Cannibal Corpse - Alex Webster

Interview Date: August 04, 2009

Associated band: Cannibal Corpse


You’re on the Rockstar Mayhem tour right now. How have things been going so far?n

Things have been going really well. This is the biggest tour we’ve ever done. We’re normally doing club tours and that sort of thing where the capacity of the club is like not more than a thousand. To do something like this has been a bit different but really cool. It’s nice to be playing to thousands of people every day. We want to make sure we don’t get too used to it because the reality is that when we go back on tour, it’ll be… you know, what we’re accustomed to. Back to the medium-sized clubs again.

Have there been anything specific to this tour that has made it unique outside of the sheer scale of it?n

There are a bunch of things about it that I really like. For us, one of the big things is that SLAYER is on the tour, and those are guys we’ve been listening to even before we made CANNIBAL CORPSE way back. We’ve been around for like twenty years. It’s cool to see a band that you’ve been listening to for such a long time and are such a big fan of. It’s cool to see them like every night. We’re in a routine with getting done with our show (which usually ends no later than 6:30) then grab dinner then watch SLAYER and the other bands on the main stage. That’s what I really like about it… In a club tour, we’re the last band so after we play, show’s over. Here, we get to do our own show but watch some other bands ever.

Are there any bands you’ve bonded with over this tour you didn’t know before that well?n

Yeah, we got to know the guys in GOD FORBID and ALL THAT REMAINS pretty well. A lot of the bands on our stage, the Hot Topic stage, we already knew them. Got to know the WHITECHAPEL guys. We’re getting to know the guys in KILLSWITCH ENGAGE a bit too. It’s a big tour, and by the end of it, I probably will not have met everyone, but we’ve gotten to be good friends with a lot of the bands. Especially the ones on the two side-stages. Some of the main stage bands just don’t have much contact with everyone.

Have the turnouts been good on the tour even though the economy has been pretty bad?n

You would think that it would take some sort of hit. I have nothing to compare it to because as I said, our normal tours are NOT like this in scale at all. Our normal tours are club tours. For us, half the amount who come here every night would still be bigger than what we are used to. That aside, it’s been a success. That’s the whispering I’ve heard around the tour. It’s a very big success. For example, a place like Detroit, which has been hit hard with the auto companies closing, layoffs and all that, there were still a HUGE amount of people there. I think they said it was 15,000 people. It seems like when economic problems are hitting, people would cut entertainment to save money but…. It doesn’t seem like that’s the case at least yet.

What have you been up to lately as a band, have any tour plans after this?n

A lot more touring…. We finish this tour middle of August. In September we are going to Australia and New Zealand for a couple of weeks. I don’t need to explain why that’s cool. They have a great metal scene and a very beautiful country. In October we are going to do a European tour, and then after that, hopefully we’ll get back to America and do some more stuff over here. We’re going to try and keep busy for the rest of the year.
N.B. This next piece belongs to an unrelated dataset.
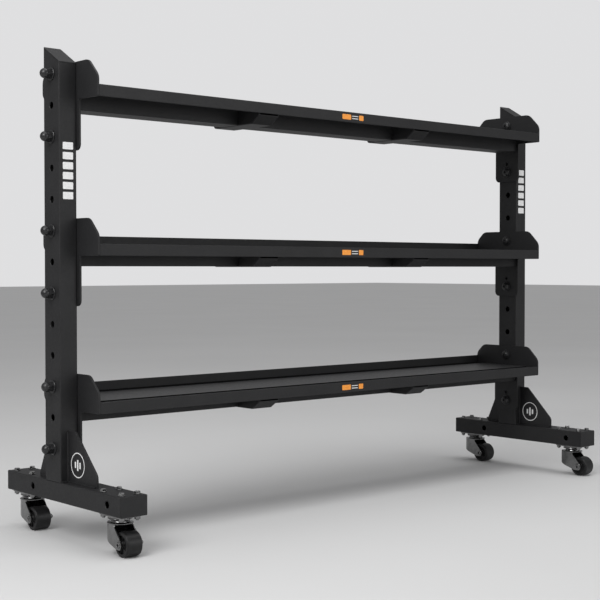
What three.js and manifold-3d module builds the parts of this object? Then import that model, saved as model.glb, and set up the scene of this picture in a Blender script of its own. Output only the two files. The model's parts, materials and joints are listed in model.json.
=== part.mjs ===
// Mobile three-tier storage rack. Millimetres, +Z up, +X along the shelves, the front faces -Y.
//
// Two upright tubes stand on two feet, and every foot rolls on two swivel casters. Three shelves hang
// between the uprights. Each shelf is a folded tray on a box beam, and its end plates bolt through the
// column of holes in the uprights.
import * as THREE from 'three'
import { mergeVertices } from 'three/addons/utils/BufferGeometryUtils.js'
import Module from 'manifold-3d'

const wasm = await Module()
wasm.setup()

// ---- driving dimensions ----
const GAP = 0.3 // space kept between pieces that touch
const TUBE = { wide: 50.8, deep: 76.2, wall: 3 } // rectangular tube of uprights, feet and beams
const UPRIGHT_SPACING = 1820
const CASTER_HEIGHT = 99.5 // floor to the underside of the foot
const HOLE = { first: 234.5, pitch: 80, count: 13, radius: 9 }
const UPRIGHT_TOP = { front: 1223.5, rise: 44.5, cap: 3 }
const FOOT = { length: 554, cap: 3, holeFront: -215, holeBack: 143 }
const CASTER_Y = [['front', -216], ['back', 213]]
const SIDES = [['left', -1], ['right', 1]]

const SHELF = {
  front: -99.5, // outer face of the front lip, measured from the front of the uprights
  back: 170.5,
  sheet: 2.5,
  lip: 4, // the front lip is folded double
  topUnderBolt: 37.5, // tray surface below the upper bolt
  lipTop: -34.5, // the next four are heights from the upper bolt
  lipBottom: -64.5,
  backLipTop: -8.2,
  earTop: 32,
}
// a thin liner lies on each tray; front and back are measured like the lips
const LINER = { thick: 3, front: -60, back: 140, inset: 10 }
// each shelf's upper bolt takes this hole, counted from the bottom, and its lower bolt the one two below
const SHELVES = [['bottom', 2], ['middle', 7], ['top', 12]]
const BOLT_HOLE_STEP = 2

const END_PLATE = { thick: 6, tabProud: 12, tabBelowBolt: 34, tabRound: 16 }
const PIN_HOLE = { aboveBolt: 28, radius: 5 } // a small free hole in every end plate
const EAR = { frontChamfer: 43.5, backChamfer: 29.5, lowChamfer: 25, round: 30, lowRound: 20 }
const RIB = { wide: 72, sheet: 3, bottom: -92.6, frontEnd: -70, backEnd: -55, flatFront: -62, flatBack: 108 }
const RIB_BACK = 135
const RIB_SPOT = { offset: -10, spacing: 622 }
const BOLT = { radius: 8, washer: 17, washerThick: 3, hexFlats: 24, hexHeight: 13, dome: 13.3, tip: 28 }
const BOLT_HEAD = { radius: 14, height: 9, edge: 3, crown: 0.6 } // crown: the flat top, as a share of radius
const GUSSET = {
  thick: 6, height: 132, frontBase: 135, frontTop: 34, frontBend: 22, backBase: 67, backTop: 12.5,
  backEdge: 10, cornerRound: 4,
}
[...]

Are there any states in the US you haven’t played yet?n

After all these years, we still haven’t played Hawaii or Alaska. We would love to play at both of those. I hope we can get to both of those with this album’s touring cycle. Also it would be fun to play in places people don’t go very often. There are still a handful of states we’ve never played before. We’ve never played Mississippi; we’ve never played Montana. Wyoming. There may not be venues there, but I’m not positive. They might not have a big enough scene to merit having a large venue, I really don’t know. We definitely like to play anywhere we can. We just played Idaho for the first time in years, and Ashville, North Carolina. It’s fun to play big cities like New York, but it’s also fun to play places people don’t really go because the fans really appreciate you going out there.

With the nature of a tour like this, you have a smaller set time because of the amount of bands playing. With twenty years of recorded material, how do you figure out your set list every night reasonably?n

It’s really not easy, but we have a headlining set list for this year of like 18 to 20 songs depending on how much time we have on the headlining nights. We just paired it down to like 8 songs for this: 2 new songs and then like a “Greatest Hits” thing. We have to neglect a few studio albums to deal with the time constraint. In a way it’s limiting, but you can also go completely full-throttle for 35 minutes. It will be balls to the wall the whole time. If you play an hour or more, you have to pace yourself. It’s just like endurance with running. There are moments in a headlining set where it’s just not intense. With sets this short, it’s intense the whole time.